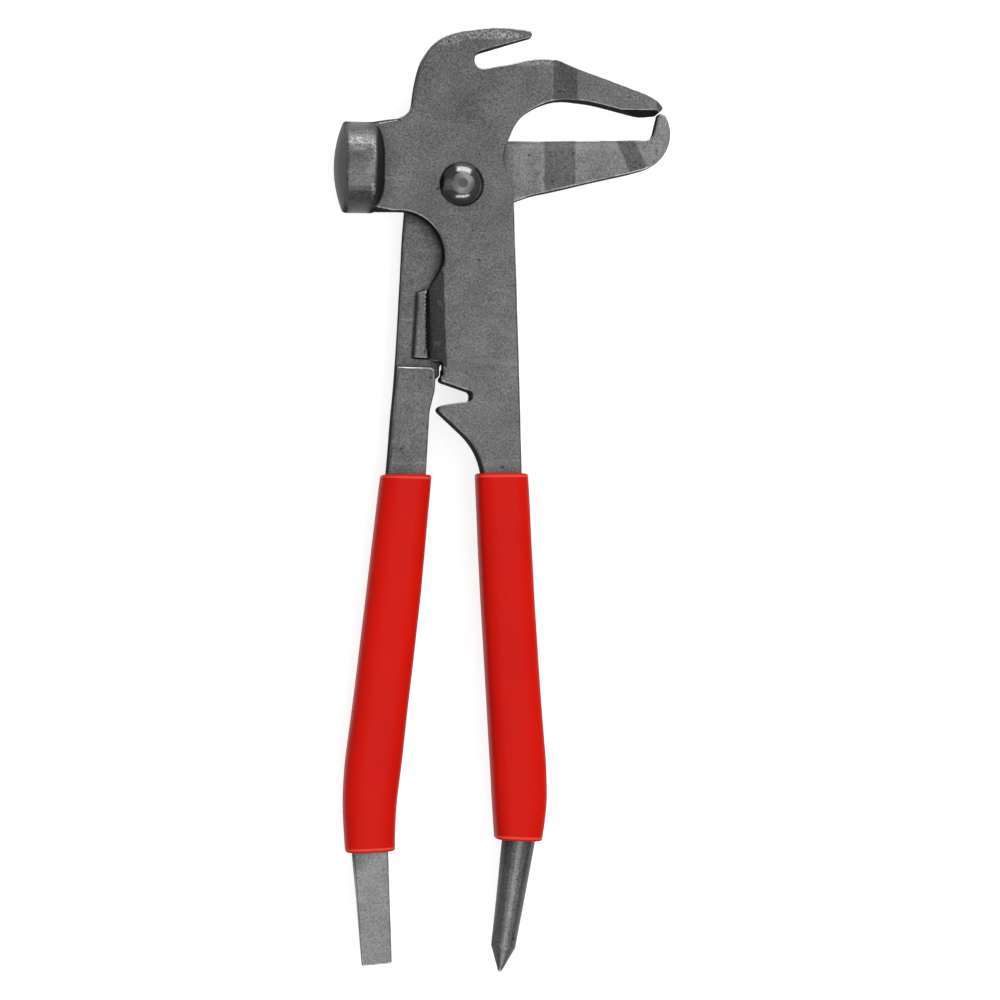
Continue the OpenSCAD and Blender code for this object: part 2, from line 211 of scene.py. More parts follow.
def revolve(profile, turns, centre):
    # a profile of [radius, height] carried round the z axis of centre, and closed on the axis
    angle = np.linspace(0, 2 * math.pi, turns, endpoint=False)
    radius, height = profile[1:-1, 0], profile[1:-1, 1]
    ring = np.stack([radius[:, None] * np.cos(angle), radius[:, None] * np.sin(angle),
                     np.repeat(height[:, None], turns, 1)], -1).reshape(-1, 3)
    poles = np.array([[0, 0, profile[0, 1]], [0, 0, profile[-1, 1]]])
    points = np.vstack([ring, poles]) + centre
    rows = len(radius)
    k, i = np.meshgrid(np.arange(rows - 1), np.arange(turns), indexing="ij")
    j = (i + 1) % turns
    quads = np.stack([k * turns + i, k * turns + j, (k + 1) * turns + j, (k + 1) * turns + i], -1)
    i = np.arange(turns)
    j = (i + 1) % turns
    end = (rows - 1) * turns
    first = np.stack([np.full(turns, rows * turns), j, i], -1)
    last = np.stack([np.full(turns, rows * turns + 1), end + i, end + j], -1)
    return points, quads.reshape(-1, 4).tolist() + first.tolist() + last.tolist()


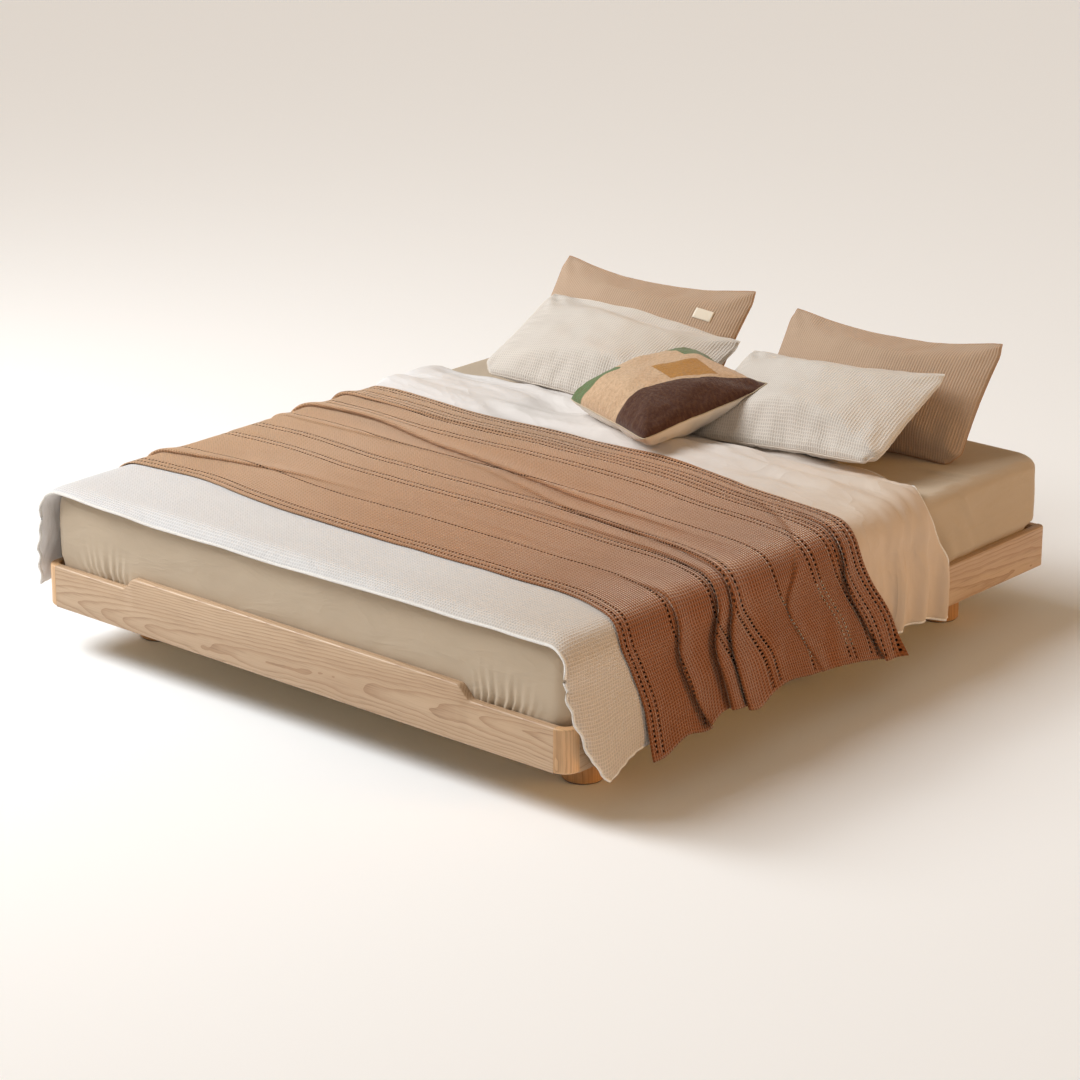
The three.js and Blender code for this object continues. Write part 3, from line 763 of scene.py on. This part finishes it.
def head_loft(s, y):
    """The folded-back part stands higher behind the throw and thins towards its edge."""
    along = smooth(THROW_HEAD - 0.02, THROW_HEAD + 0.09, y) * (1 - 0.62 * smooth(0.36, DUVET_HEAD, y))
    return 0.013 * along * (1 + 0.25 * ripple(s * 2.3, y * 5, 8)) * (1 - below_bend(s))


def foot_lip(points, s):
    """The foot edge overhangs the mattress a little and droops."""
    points = points.copy()
    near = 1 - smooth(FOOT_END + 0.005, FOOT_END + 0.065, points[..., 1])
    flat = 1 - smooth(BEND_START, BEND_START + 0.1, np.abs(s))
    droop = 0.014 + 0.009 * ripple(s * 2.4, s * 0, 4)
    points[..., 2] -= near**1.5 * flat * droop
    return points


def beyond_throw(y):
    """0 at the foot and under the throw, 1 on the smooth part at the head."""
    return smooth(THROW_HEAD - 0.01, THROW_HEAD + 0.05, y)


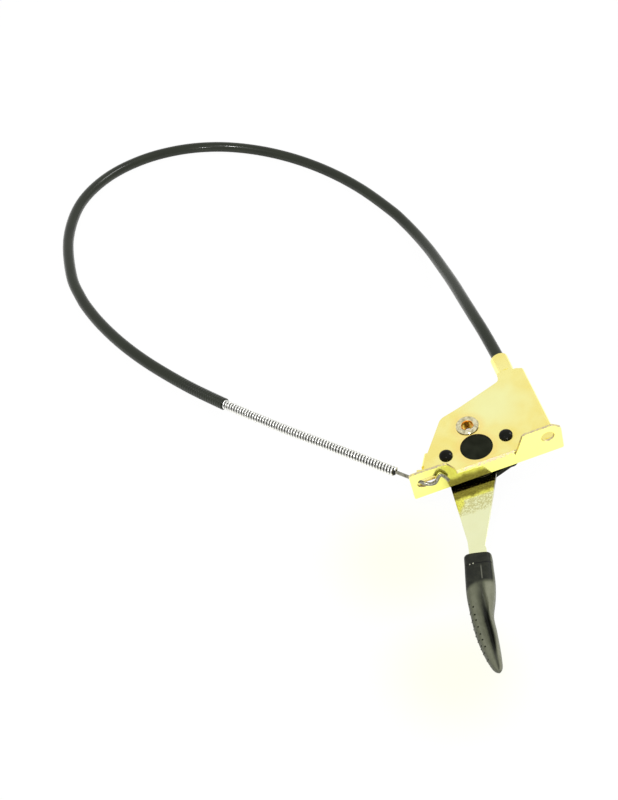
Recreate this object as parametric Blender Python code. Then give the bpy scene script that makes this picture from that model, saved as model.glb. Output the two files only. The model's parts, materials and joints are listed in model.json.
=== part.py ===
"""Throttle control with its cable: one object for each physical piece, in metres, +Z up.

The control (bracket, pivot, lever, grip) is drawn in its own frame and hung under an empty
that rolls it the way it lies on the table. The cable is drawn in the table's frame.
Control frame: origin midway between the two pins at the plate's top face, X along the mounting
flange, Y away from the grip, Z out of the plate.
"""

import math

import bmesh
import bpy
from mathutils import Matrix, Vector

MM = 0.001

# How the control lies on the table.
ROLL = math.radians(14.12)
CONTROL_ON_TABLE = (-1.8, 30.0, 25.5)

# Bracket: one stamping of sheet steel.
SHEET = 1.5
GAP = 0.3
PLATE_FRONT = -9.9
PLATE_CORNERS = [
    (-31.1, PLATE_FRONT, 0.5),
    (36.0, PLATE_FRONT, 0.5),
    (36.0, 38.9, 2.0),
    (24.5, 40.1, 1.0),
    (23.2, 34.7, 2.6),
    (0.4, 26.7, 8.0),
    (-11.0, 23.5, 6.0),
    (-23.1, 5.5, 0.8),
]
FLANGE_FRONT = -11.72
FLANGE_BACK = FLANGE_FRONT + SHEET
FLANGE_MIDDLE = FLANGE_FRONT + SHEET / 2
FLANGE_CORNERS = [
    (-36.2, -9.3, 0.8),
    (39.7, -8.2, 1.0),
    (39.7, 6.4, 1.5),
    (35.6, 9.7, 1.5),
    (21.0, 9.6, 2.8),
    (17.6, 1.2, 2.0),
    (15.6, -2.4, 0.5),
    (-13.4, -2.4, 0.5),
    (-13.6, 1.6, 1.4),
    (-17.6, 8.3, 2.4),
    (-36.2, 8.1, 1.8),
]
BEND_FROM_X = -13.4
BEND_TO_X = 15.6
BEND_BOTTOM = -5.0
BEND_RADIUS = 1.7
BEND_JOIN = 3.7
EAR_ROOT_TO_Y = -9.0
EAR_ROOTS = [(-31.0, BEND_FROM_X), (BEND_TO_X, 37.0)]
EAR_HOLE = (32.7, 3.1)
EAR_HOLE_RADIUS = 3.4
EAR_SLOT = (-28.3, 0.6)
EAR_SLOT_RADIUS = 3.2
EAR_SLOT_STRAIGHT = 3.8
SIDE_WALL_X = 37.8
SIDE_WALL_BOTTOM = -9.0
SIDE_WALL_TO_Y = 38.4
SIDE_BEND_RADIUS = 2.3
SIDE_BEND_JOIN = 4.8
LEFT_TAB_FROM = Vector((-23.1, 5.4))
LEFT_TAB_TO = Vector((-26.6, -1.5))
LEFT_TAB_OUT = 2.0
LEFT_TAB_BOTTOM = -8.0
LEFT_FOOT = [(-27.2, -2.0), (-31.4, -10.8), (-34.0, -10.8), (-31.0, -0.9)]
LEFT_FOOT_TOP = -1.9
CLAMP_X = 29.3
CLAMP_Z = -4.65
CLAMP_OUTER = 4.65
CLAMP_BORE = 3.4
CLAMP_FROM_Y = 40.9
CLAMP_TO_Y = 52.5
CLAMP_SEAM = (math.radians(-104), math.radians(-96))
CLAMP_NECK_TO_Y = CLAMP_FROM_Y + 3.2
CLAMP_NECK = [(26.4, 38.0), (32.4, 38.0), (31.6, CLAMP_NECK_TO_Y), (27.0, CLAMP_NECK_TO_Y)]
CLAMP_NECK_TOP = -0.3
CLAMP_NECK_BOTTOM = -1.3

# Pivot housing, a black moulding held under the plate by two pins and the hollow rivet.
PIVOT_Y = -0.8
PIN_X = 15.3
RIVET_Y = 13.5
HUB_RADIUS = 7.7
HUB_TOP = -0.6
HUB_HOLE = 8.0
HOUSING_TOP = -SHEET - GAP
HOUSING_BOTTOM = -11.0
HOUSING_WAIST = 9.4
HOUSING_LUG = 4.7
REAR_LUG = 5.6
REAR_LUG_ROOT = (0, 1.4, 8.0)
REAR_LUG_BOTTOM = -4.6
REAR_LUG_TOP = HOUSING_TOP - 0.02
BEARING_RADIUS = 5.45
BEARING_BOTTOM = -14.9
COVER_TOP = -15.2
COVER_BOTTOM = -18.0
COVER_WAIST = 9.0
COVER_LUG = 4.7
JOIN_DEPTH = 3.0

# Pins and hollow rivet.
PIN_RADIUS = 1.8
PIN_HOLE = 2.1
PIN_HEAD = 3.4
PIN_TOP = 2.2
PIN_BOTTOM = -21.8
PIN_FOOT_DOME = 1.1
RIVET_INNER = 2.8
RIVET_OUTER = 3.3
RIVET_HOLE = 3.6
RIVET_FLARE = 4.3
RIVET_FLARE_SHEET = 0.6
RIVET_HEAD = [(5.6, 0.3), (5.7, 0.6), (5.2, 1.1), (4.5, 1.3), (3.5, 1.1), (2.9, 0.6)]

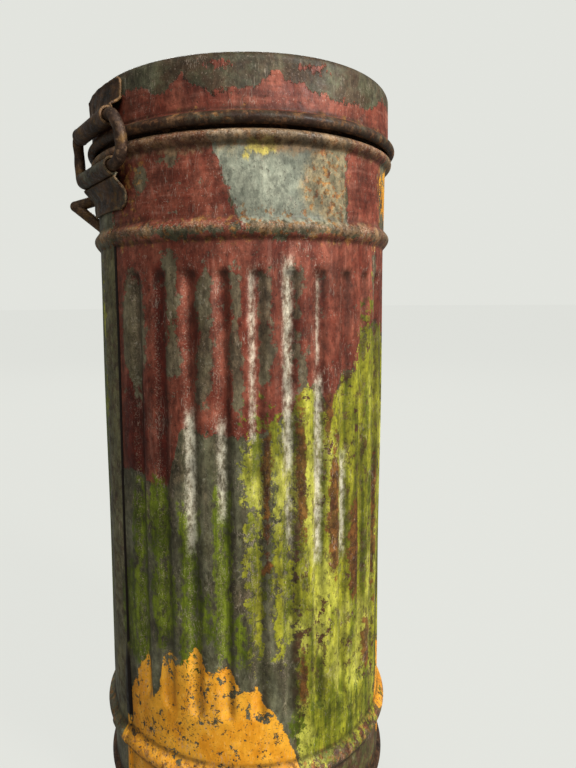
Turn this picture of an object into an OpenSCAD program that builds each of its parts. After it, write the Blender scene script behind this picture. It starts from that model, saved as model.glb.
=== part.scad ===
// Fluted sheet-steel carrying canister with a link-hinged lid, a hasp, strap loops,
// a sprung rest plate in the bottom and a spare-lens compartment in the lid.
// Millimetres. +Z is up, the base stands on z = 0, the hinge is at +Y and the hasp at -Y.

/* [Body] */
// Outside radius of the fluted wall
body_r = 58; // [56:0.5:60]
// Height from the floor to the top of the closed lid
total_h = 275; // [270:1:285]
// Thickness of the sheet steel
sheet = 0.8; // [0.6:0.1:1]
// Outside radius of the band above the upper bead
neck_r = 58.2; // [58:0.1:58.4]
// Outside radius of the band below the bottom bead
foot_r = 58.6; // [58.2:0.1:58.8]
// Outside radius of the mouth that rises inside the lid
mouth_r = 57.2; // [56.8:0.1:57.4]
// Height of the mouth's edge above the floor
mouth_z = 262.5; // [260:0.5:263]

/* [Beads] */
// Height of the bottom bead's middle
low_bead_z = 27.4; // [24:0.2:30]
// How far the bottom bead's section reaches from its middle
low_bead_r = 2.8; // [2:0.1:3]
// Height of the upper bead's middle
high_bead_z = 220.4; // [218:0.2:222]
// How far the upper bead's section reaches from its middle
high_bead_r = 2.4; // [2:0.1:2.6]
// Height of the stop bead's middle, under the lid's edge
stop_bead_z = 249.2; // [248:0.2:250]
// How far the stop bead's section reaches from its middle
stop_bead_r = 1.8; // [1.5:0.1:2]

/* [Flutes] */
// Number of flute places round the body, two of which the seam takes
flute_places = 32; // [24:2:36]
// Depth of a flute
flute_depth = 1.3; // [0.6:0.1:1.5]
// Radius of a flute's round section
flute_r = 3.6; // [3:0.1:4]
// Height of the flutes' lower ends
flute_low = 48.5; // [48:0.5:60]
// Height of the flutes' upper ends
flute_high = 208; // [190:1:210]
// Half the angle that the lapped seam takes
seam_half = 6; // [4:0.5:7]
// How far the lapped seam stands proud
seam_t = 0.6; // [0.4:0.1:0.8]

/* [Lid] */
// Outside radius of the lid's skirt
lid_r = 59; // [58.9:0.05:59.2]
// Radius of the lid's top edge
lid_edge = 2.7; // [2:0.1:3.2]
// Height of the middle of the skirt's rolled edge
lid_bead_z = 254; // [254:0.1:254.2]
// How far the rolled edge reaches from its middle
lid_bead_r = 1.9; // [1.6:0.1:1.9]

/* [Hinge] */
// Distance of the lid's hinge bar from the can's axis
lid_bar_y = 62.25; // [62.2:0.05:62.6]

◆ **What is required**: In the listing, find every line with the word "that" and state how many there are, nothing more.

◆ **Result**: 5